Pomimo wcześniejszych zapewnień szefa ZZM, nowa tężnia nie powstanie tak szybko, jednak mówienie o opóźnieniach czy o zwłoce nie jest, zdaniem urzędników, w żaden sposób uprawnione. – Długo czekaliśmy na zakończenie działań prokuratury, policji i ubezpieczyciela. Nie mogliśmy ich przecież poganiać i to spowodowało, że nie udało się wcześniej wejść na plac budowy przeprowadzić inwentaryzację – tłumaczy Piotr Kempf, a Iwona Kluza-Wąsik doprecyzowuje. – Dopiero na początku sierpnia uzyskaliśmy ostatnią, istotną informację od ubezpieczyciela w kwestii odszkodowania dla wykonawcy, a także w kwestii możliwości kontynuowania prac w terenie, co pozwoliło nam na dalsze działania – mówi.

Gdy tylko pisma trafiły do ZZM, pracownicy jednostki przeprowadzili inwentaryzację całego terenu.
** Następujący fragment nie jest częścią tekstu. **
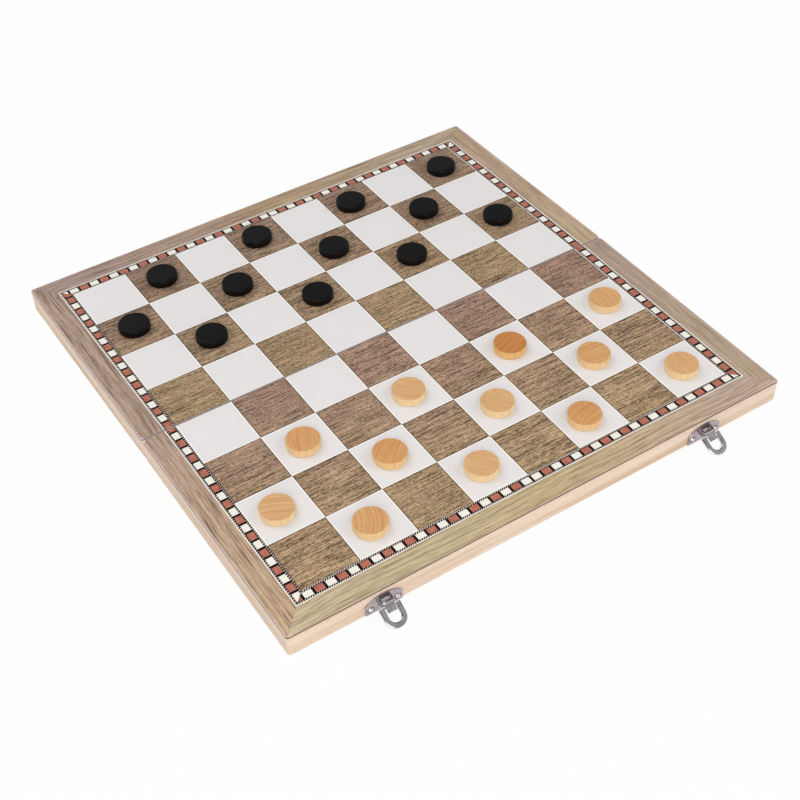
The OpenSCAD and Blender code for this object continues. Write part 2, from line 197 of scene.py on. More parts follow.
class Nodes:
    """A node tree, with short calls for the nodes that the finishes and the studio use."""

    def __init__(self, owner: bpy.types.Material | bpy.types.World) -> None:
        """Empty a tree.

        Args:
            owner: The material or world that the tree belongs to.
        """
        owner.use_nodes = True
        self.tree = owner.node_tree
        self.tree.nodes.clear()

    def feed(self, socket: Socket, value: Value | Paint) -> None:
        """Link a socket to a field, or set its own constant.

        Args:
            socket: The input to feed.
            value: A field, a number or a colour.
        """
        if isinstance(value, Field):
            self.tree.links.new(value.socket, socket)
        else:
            socket.default_value = (*value, 1.0) if isinstance(value, tuple) else value

    def math(self, operation: str, first: Value, second: Value = 0.0) -> Field:
        """Add a Math node.

        Args:
            operation: The node's operation, such as MULTIPLY.
            first: Its first value.
            second: Its second value, where it has one.

        Returns:
            The result.
        """
        node = self.tree.nodes.new("ShaderNodeMath")
        node.operation = operation
        self.feed(node.inputs[0], first)
        self.feed(node.inputs[1], second)
        return Field(self, node.outputs[0])

    def floor(self, value: Field) -> Field:
        """Return the whole number below a value."""
        return self.math("FLOOR", value)

    def fraction(self, value: Field) -> Field:
        """Return what a value has above the whole number below it."""
        return self.math("FRACT", value)

    def smaller(self, first: Value, second: Value) -> Field:
        """Return the smaller of two values."""
        return self.math("MINIMUM", first, second)

    def axes(self, output: str) -> tuple[Field, Field, Field]:
        """Split one output of the Texture Coordinate node, which the part carries with it.

        Args:
            output: The output's name.

        Returns:
            Its X, Y and Z.
        """
        coordinates = self.tree.nodes.new("ShaderNodeTexCoord")
        split = self.tree.nodes.new("ShaderNodeSeparateXYZ")
        self.tree.links.new(coordinates.outputs[output], split.inputs[0])
        return tuple(Field(self, socket) for socket in split.outputs)

    def place(self) -> tuple[Field, Field, Field]:
        """Return X, Y and Z of the shaded point, in metres in the part's own frame."""
        return self.axes("Object")

    def upright(self) -> Field:
        """Return Z of the surface's own normal, whichever side it faces."""
        return abs(self.axes("Normal")[2])

    def vector(self, *parts: Value) -> Field:
        """Join up to three values into a vector; a fourth is left out.

        Args:
            parts: The values.

        Returns:
            The vector.
        """
        node = self.tree.nodes.new("ShaderNodeCombineXYZ")
        for socket, value in zip(node.inputs, parts):
            self.feed(socket, value)
        return Field(self, node.outputs[0])

    def noise(self, pattern: Pattern, *places: Field, seed: Value = 0.0) -> Field:
        """Read a noise.

        Args:
            pattern: Its scales and layers.
            places: Where to read it, one place for each of its scales.
            seed: The place on the axis after these, which shifts a noise of one or two scales.

        Returns:
            The noise, about 0.5 in the middle.
        """
        node = self.tree.nodes.new("ShaderNodeTexNoise")
        node.inputs["Scale"].default_value = 1.0
        node.inputs["Detail"].default_value = pattern.detail
        node.inputs["Roughness"].default_value = pattern.roughness
        node.inputs["Distortion"].default_value = pattern.warp
        scaled = [place * scale for place, scale in zip(places, pattern.scales)]
        self.feed(node.inputs["Vector"], self.vector(*scaled, seed))
        return Field(self, node.outputs[0])

    def random(self, *parts: Value) -> Field:
        """Return one random value for each different set of up to three values.

        Args:
            parts: The values.

        Returns:
            The random value, 0 to 1.
        """
        node = self.tree.nodes.new("ShaderNodeTexWhiteNoise")
        self.feed(node.inputs["Vector"], self.vector(*parts))
        return Field(self, node.outputs["Value"])

    def spread(
        self, value: Value, low: float, high: float, to_low: float = 0.0, to_high: float = 1.0
    ) -> Field:
        """Map low..high to to_low..to_high, held at both ends.

        Args:
            value: The value to map.
            low: Start of its range.
            high: End of its range.
            to_low: Result at low.
            to_high: Result at high.

        Returns:
            The mapped value.
        """
        node = self.tree.nodes.new("ShaderNodeMapRange")
        for socket, number in zip(node.inputs, (value, low, high, to_low, to_high)):
            self.feed(socket, number)
        return Field(self, node.outputs[0])

    def mix(self, share: Value, first: Paint, second: Paint, way: str = "MIX") -> Field:
        """Mix two colours.

        Args:
            share: How much of the second colour shows.
            first: The first colour.
            second: The second colour.
            way: The blend type.

        Returns:
            The mixed colour.
        """
        node = self.tree.nodes.new("ShaderNodeMix")
        node.data_type = "RGBA"
        node.blend_type = way
        node.clamp_result = False
        self.feed(node.inputs[0], share)
        self.feed(node.inputs[6], first)
        self.feed(node.inputs[7], second)
        return Field(self, node.outputs[2])

    def tint(self, colour: Paint, by: Paint) -> Field:
        """Return one colour multiplied by another."""
        return self.mix(1.0, colour, by, "MULTIPLY")

    def ramp(self, value: Field, stops: list[tuple[float, Colour]]) -> Field:
        """Turn a value into a colour along a ramp.

        Args:
            value: The value, 0 to 1.
            stops: Places along the ramp, each with its colour.

        Returns:
            The colour.
        """
        node = self.tree.nodes.new("ShaderNodeValToRGB")
        elements = node.color_ramp.elements
        while len(elements) < len(stops):
            elements.new(0.5)
        for element, (at, colour) in zip(elements, stops):
            element.position = at
            element.color = (*colour, 1.0)
        self.feed(node.inputs[0], value)
        return Field(self, node.outputs[0])

    def light(self, kind: str, colour: Colour, strength: float | None = None) -> Socket:
        """Add a simple shader.

        Args:
            kind: The node's type.
            colour: Its colour.
            strength: Its strength, where it has one.

        Returns:
            The shader.
        """
        node = self.tree.nodes.new(kind)
        self.feed(node.inputs["Color"], colour)
        if strength is not None:
            node.inputs["Strength"].default_value = strength
        return node.outputs[0]

    def finish_backdrop(self, lit: Socket, seen: Socket, share: float, output: str) -> None:
        """Show one shader to the object's light, and mix in another for rays that see the backdrop.

        Args:
            lit: The shader that lights the object and takes its shadow.
            seen: The shader for rays from the camera, from a mirror or through glass.
            share: How much of it these rays see.
            output: Type of the tree's output node.
        """
        path = self.tree.nodes.new("ShaderNodeLightPath")
        names = ("Is Camera Ray", "Is Glossy Ray", "Is Transmission Ray")
        camera, glossy, transmission = (Field(self, path.outputs[name]) for name in names)
        mixed = self.tree.nodes.new("ShaderNodeMixShader")
        self.feed(mixed.inputs[0], (camera | glossy | transmission) * share)
        self.tree.links.new(lit, mixed.inputs[1])
        self.tree.links.new(seen, mixed.inputs[2])
        self.tree.links.new(mixed.outputs[0], self.tree.nodes.new(output).inputs["Surface"])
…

Jej efektem jest protokół zgodności, zawierający informacje o tym, co do momentu pożaru udało się wybudować. Pod dokumentem muszą się podpisać wszystkie strony. To pozwoli zakończyć rozliczenia z poprzednim wykonawcą i rozpocząć procedurę przetargową na odbudowę urządzenia. – W przyszły czwartek przewidziane jest spotkanie z wykonawcą, na którym będziemy rozmawiać o sposobie zakończenia umowy. Na początku komisja będzie pracować w terenie. Będzie kierownik budowy i przedstawiciele ZZM – dodaje.

Brygida Rajca wyjaśnia z kolei, że najprawdopodobniej nigdy wcześniej podobna sytuacja, w której niemal gotowa inwestycja ulega zniszczeniu, nie miała miejsca. – To precedens. Dlatego też tyle to trwa, bo przecieramy ścieżki. Musimy zaangażować rzesze prawników, inżynierów, chcemy działać bez pośpiechu, by uniknąć naruszenia jakichkolwiek przepisów, co mogłoby być ze szkodą dla Gminy Miejskiej Kraków – wyjaśnia.

Złotówki z dymem

Na razie, suma pieniędzy, jaka poszła z przysłowiowym dymem nie jest ujawniana. Jak tłumaczą przedstawiciele ZZM, to przedmiot rozmów pomiędzy ubezpieczycielem a wykonawcą. Na dokumentację i betonowy basen na wodę miasto wydało około 300 tys. zł. Pozostała kwota, a więc nieco ponad 800 tys. zł., w dalszym ciagu jest do dyspozycji Zarządu, który nie chce przesądzać, czy wystarczy to na odbudowę spalonej konstrukcji czy jednak nie i czy konieczne będzie zaangażowanie dodatkowych środków, co z pewnością odsunęłoby termin oddania tężni w czasie.

Wiadomo już, że urzędnicy pracują nad dokumentami do nowego przetargu, między innymi nad określeniem przedmiotu zamówienia. ZZM chce, by przetarg mógł ruszyć niezwłocznie po zakończeniu rozmów z wykonawcą. Czy tak się stanie i czy tężnia będzie odbudowana w tym roku, stoi pod sporym znakiem zapytania, bo nie wiadomo, jaki będzie finał czwartkowych rozmów ani też, czy uda się sprawnie wyłonić nowego wykonawcę i czy ten zdąży z budową.

W całym tym zamieszaniu mieszkańców Nowej Huty może cieszyć fakt, że w ubiegłym tygodniu ZZM ogłosił przetarg na wyłonienie wykonawcy drugiej z nowohuckich tężni, realizowanej w ramach ubiegłorocznego Budżetu Obywatelskiego. Obiekt, który powstanie na Łąkach Nowohuckich, będzie nieco skromniejszy, niż spalona tężnia nad Zalewem. Obiekt powstanie w trybie zaprojektuj i wybuduj. Na realizację inwestycji przyszły wykonawca będzie miał 11 miesięcy.